Editor: Since the recent corporate scandals, corporate governance has
become a major issue in just about every corporate setting. How has this
impacted your practice?

Kornreich: It has had a substantial effect. While, strictly speaking,
Sarbanes-Oxley does not generally apply to not-for-profit organizations -
including most hospitals - there are certain provisions, including the
provisions prohibiting the destruction of records and one (of the two) governing
whistleblowers, that apply to all entities. More importantly, Sarbanes reflects
a major shift - cultural, legal and social - regarding corporate governance, and
many not-for-profits are adopting the imperatives of that shift on a voluntary
basis. Many have adopted language requiring the audit committee to possess some
financial expertise, for example, and the movement toward compensation, audit
and nominating committees that are independent of management control is very
substantial. All governing boards are concerned with openness and transparency,
in addition to the enhancement of internal controls. All of this activity
reflects a new culture of compliance.

Editor: What are the key health law issues that need to be addressed over
the next few years?

Kornreich: The biggest issue concerns the increase in qui tam
matters. The statute does not require the relator to bring the matter first to
the alleged perpetrator of the fraud to give it an opportunity to fix the
problem before the claim is brought. Indeed, the False Claims Act does not
prevent someone who has been substantially involved in the alleged wrongdoing
from filing an action. In light of how catastrophic the damages can be, the
governing board - acting in the interests of the shareholders or the mission (in
a not-for-profit) - will settle the matter rather than resist. There is not a
level playing field insofar as these disputes are concerned.

We will also see substantial issues in drug pricing, including claims under
Part D and Part B of Medicare, whose reimbursement calculations require data
from pharmaceutical companies.

I think that we will see more health care bankruptcies. In not-for-profit
health care systems, the parent-subsidiary relationship is different from what
prevails with respect to for-profits. The allocation of assets across a
not-for-profit health care system will need to be addressed, and I think the
bankruptcy principles and rules will continue to grow in significance.

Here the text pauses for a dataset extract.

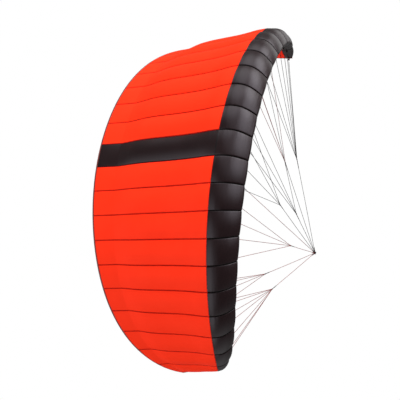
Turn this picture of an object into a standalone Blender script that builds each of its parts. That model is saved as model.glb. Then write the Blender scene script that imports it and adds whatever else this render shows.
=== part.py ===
"""A ram-air foil kite (parawing): an arched double-skin wing of cells, held by lines from one tow knot.

The frame: metres, +X forward along the root chord, +Y to the left along the span, +Z up.
The origin is the tow knot, where the rider's lines hold the kite. Every cell is a black nose
piece and a rear body piece, and each fan of bridle lines is one object joined by its own knot.
"""
import math

import bmesh
import bpy
from mathutils import Matrix, Vector

# Driving dimensions of the wing, in metres.
FLAT_SPAN = 3.50
ROOT_CHORD = 1.205
WING_HEIGHT = 1.897
NOSE_AHEAD_OF_KNOT = 0.566
CELL_COUNT = 21

# How the wing bends, narrows, sweeps back, twists and thins from the middle (0) to each tip (1).
ARCH_MIDDLE = 1.39
ARCH_TIP = 0.145
ARCH_END = 0.195
TAPER_EVEN = 0.43
TAPER_TIP = 0.34
TAPER_END = 0.04
SWEEP_EVEN = 0.475
SWEEP_TIP = 0.077
TWIST_EVEN = 0.0215
TWIST_TIP = 0.110
THINNING = 0.22
THINNING_END = 0.40
ARCH_STEPS = 420

# The rib's outline in fractions of its chord: aft of the nose, and above or below the chord line.
BAND_EDGE = 0.148
FRONT_ROW = 0.075
MIDDLE_ROW = 0.220
REAR_ROW = 0.380
NOSE_TOP = ((BAND_EDGE, 0.111), (0.100, 0.1085), (0.060, 0.093), (0.030, 0.063), (0.010, 0.026))
NOSE_BOTTOM = ((0.0, 0.0), (0.004, -0.014), (0.018, -0.031), (0.042, -0.043), (FRONT_ROW, -0.0482),
               (BAND_EDGE, -0.0503))
BODY_TOP = ((BAND_EDGE, 0.111), (0.20, 0.104), (0.28, 0.087), (0.38, 0.070), (0.50, 0.056), (0.65, 0.0425),
            (0.75, 0.0265), (0.80, 0.0135), (0.85, 0.004), (0.92, 0.001), (1.0, 0.002))
BODY_BOTTOM = ((1.0, -0.002), (0.92, -0.009), (0.80, -0.017), (0.60, -0.031), (REAR_ROW, -0.043),
               (MIDDLE_ROW, -0.049), (BAND_EDGE, -0.0503))

# Each cell swells between its two ribs, most at its middle, and not at the sewn trailing edge.
SWELL = 0.013
SWELL_STATIONS = (-1.0, -0.5, 0.0, 0.5, 1.0)
SEAM_GAP = 0.0003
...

Antitrust is also a critical area. We now see increasing consolidation on
both the payor side and the provider side, which implicates several antitrust
issues. On the payor side, consolidation tends to be by way of merger, and there
is more legal clarity in light of the for-profit status of most payors. With
respect to providers, the key issue concerns at what point a system becomes a
single entity for antitrust purposes. Transactions must be structured in such a
way as to result in clinical integration that the government can recognize as a
basis for single-entity treatment. We are going to see providers move towards
these consolidation models with or without corporate structure integration.